Uma do ponto 1825 do Catecismo: “Cristo morreu por amor a nós, quando ainda éramos ‘inimigos’ (Rm 5,10). O Senhor pede-nos que amemos como Ele, até os nossos inimigos, que nos façamos próximos dos mais afastados, e que amemos as crianças e os pobres como o próprio Cristo.” 1
Portanto, se hoje perguntássemos o que significa amar o meu próximo, a resposta seria: amar os inimigos, tal como Cristo nos amou.
Santo Agostinho, por sua vez, num dos seus sermões oferece uma interpretação alegórica muito famosa desta parábola. Para ele o Bom Samaritano representa Cristo, e o homem espancado e deixado meio morto representa a humanidade. Eis as palavras de Santo Agostinho:
“Toda a raça humana é, como vês, aquele homem que jazia na estrada,
deixado ali pelos salteadores, meio morto, ignorado pelo sacerdote e pelo levita que passaram ao lado, mas socorrido pelo Samaritano que parou para cuidar dele.…
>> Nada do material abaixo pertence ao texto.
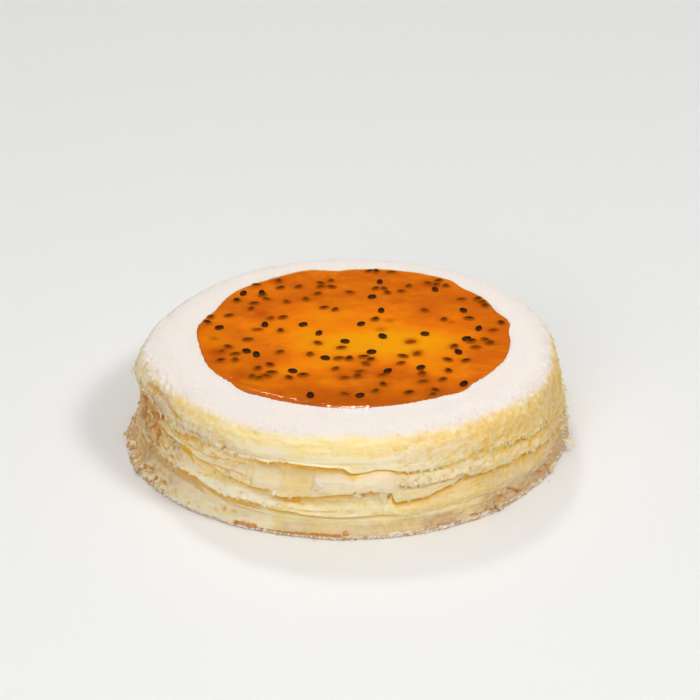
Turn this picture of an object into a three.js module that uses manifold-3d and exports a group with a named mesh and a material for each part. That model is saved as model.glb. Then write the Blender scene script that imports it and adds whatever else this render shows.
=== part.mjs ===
// A whole eight-inch passion-fruit crepe cake. Millimetres, +Z up, origin at the centre of the flat underside.
// Azimuths are in degrees: 0 is the front (-Y), 90 the right side (+X), and they run from -180 to 180.
// The cake is five stacked layers of crepes, whose folded edges show as ledges round the side, and a disc of
// fruit glaze with seeds in a shallow dish on top.
import * as THREE from "three";
import { mergeVertices } from "three/addons/utils/BufferGeometryUtils.js";
import Module from "manifold-3d";

// Driving dimensions
const CAKE_TOP = 44.7; // height of the top crepe beside the glaze
const SHOULDER_WIDTH = 16; // how far the rounded rim reaches in from the side
const SHOULDER_DROP = 11.7; // how far it comes down
const SHOULDER_ANGLES = [0, 14, 29, 45, 62, 90]; // steps up the shoulder's quarter round, in degrees
const SHOULDER_CLEARANCE = 1; // least height of the shoulder's foot above the edge under it
const GAP = 0.3; // clearance between neighbouring layers
const CORE_RADIUS = 82; // inside this the layers meet on flat planes

const GLAZE_RADIUS = 69.4;
const GLAZE_CENTRE_X = 3.9;
const GLAZE_TOP = 46.1;
const DISH_DEPTH = 1.5; // how far the glaze sinks into the top crepe
const DISH_SLOPE = 2.6; // width of the dish's sloping edge
const DISH_MARGIN = 1; // how far the dish's edge lies outside the glaze's
const GLAZE_INSET = 0.1; // how much further in than the dish's slope the glaze lies
const GLAZE_EDGE_ROUND = 1.1; // radius of the glaze's rounded rim
const GLAZE_RIM_BULGE = 0.2; // how far the rim bulges out
const GLAZE_RIM_WIDTH = 4; // width of the slightly raised band inside the rim
const GLAZE_SAG = 0.15; // how much lower the middle lies than that band

const SEED_LENGTH = 5;
const SEED_WIDTH = 3.4;
const SEED_THICKNESS = 2;
const SEED_SINK = 0.3; // depth of a seed's middle under the glaze's surface
const SEED_SIDES = 7;
const SEED_RINGS = 4;

const SEGMENTS = 120; // steps round the cake
const RAGGED_HEIGHT = 0.4; // how unevenly a crepe's torn edge runs
const RAGGED_REACH = 0.35; // how unevenly it stands out
const RAGGED_WAVES = [[17, 0.4], [29, 0.35], [43, 0.25]]; // waves round the cake and the share of each
const FOOT_PHASE = 5.3; // where those waves start on the foot

// For each edge: the height at which its two layers meet in the core, and where its waves start
const CAP_SEAM = { coreHeight: 31, phase: 0.3 };
const UPPER_SEAM = { coreHeight: 20, phase: 1.7 };
const MIDDLE_SEAM = { coreHeight: 11.5, phase: 2.9 };
const LOWER_SEAM = { coreHeight: 7.6, phase: 4.1 };

// Rows of points up each layer's face, between its two edges
const BASE_ROWS = 3;
const LOWER_ROWS = 1;
const MIDDLE_ROWS = 4;
const UPPER_ROWS = 5;
const CAP_ROWS = 2;

// Heights of the crepe edges that show round the side, as [azimuth, height]
const CAP_EDGE = [
  [-180, 33], [-150, 34], [-120, 32.5], [-92, 30.5], [-80, 32], [-67, 34], [-58, 32.2], [-52, 31],
  [-46, 32.4], [-34, 33.4], [-28, 31.6], [-10, 32.9], [-1, 32.4], [2, 29.9], [8, 30.8], [16, 29.2],
  [24, 28.4], [33, 30.6], [42, 29.4], [48, 26.6], [58, 24.2], [68, 22], [80, 23], [100, 27],
  [125, 30.5], [155, 31.5],
];
const UPPER_EDGE = [
  [-180, 19], [-150, 21], [-115, 20], [-92, 19.5], [-80, 21], [-73, 23.2], [-64, 27.6], [-56, 26.4],
  [-45, 26.5], [-38, 24.1], [-30, 21], [-20, 19], [-16, 17.2], [-8, 18.4], [0, 20.9], [9, 21.6],
  [13, 15], [18, 15.8], [26, 19.2], [31, 21.6], [37, 19.8], [50, 19.4], [57, 16.8], [70, 15],
  [90, 14.5], [120, 17], [150, 18.5],
];
const MIDDLE_EDGE = [
  [-180, 10.5], [-150, 11.5], [-120, 12], [-90, 13.5], [-75, 14.5], [-60, 16], [-42, 16.5],
  [-36, 13.8], [-30, 12.5], [-22, 13.2], [-16, 11.1], [0, 10], [8, 10.5], [14, 9.4], [60, 9.5],
  [90, 10.5], [120, 11], [150, 10],
];
const LOWER_EDGE = [
  [-180, 6.5], [-120, 7.5], [-90, 8], [-60, 8.8], [-45, 9.6], [-30, 8.8], [-20, 8], [8, 7.2],
  [30, 6.4], [60, 6], [90, 6.8], [130, 7.5],
];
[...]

Neste Samaritano, o Senhor Jesus Cristo quis que O reconhecêssemos a Ele próprio.” 2
O que Agostinho está aqui a dizer é de uma grande beleza. Jesus é Aquele que nos mostra o verdadeiro amor ao próximo, quando sobe ao Calvário por nossa causa, para nos salvar do pecado e da morte e restaurar-nos a uma vida nova. Por causa do nosso pecado, a humanidade tornou-se como aquele homem meio morto à beira do caminho, e Cristo, através dos sacramentos, derrama óleo e vinho sobre as nossas feridas, lava-nos, purifica-nos e cura-nos. E, pela sua caridade para connosco, pela sua compaixão por toda a humanidade, restaura-nos à vida e mostra-nos o que realmente significa amar o próximo como a nós mesmos.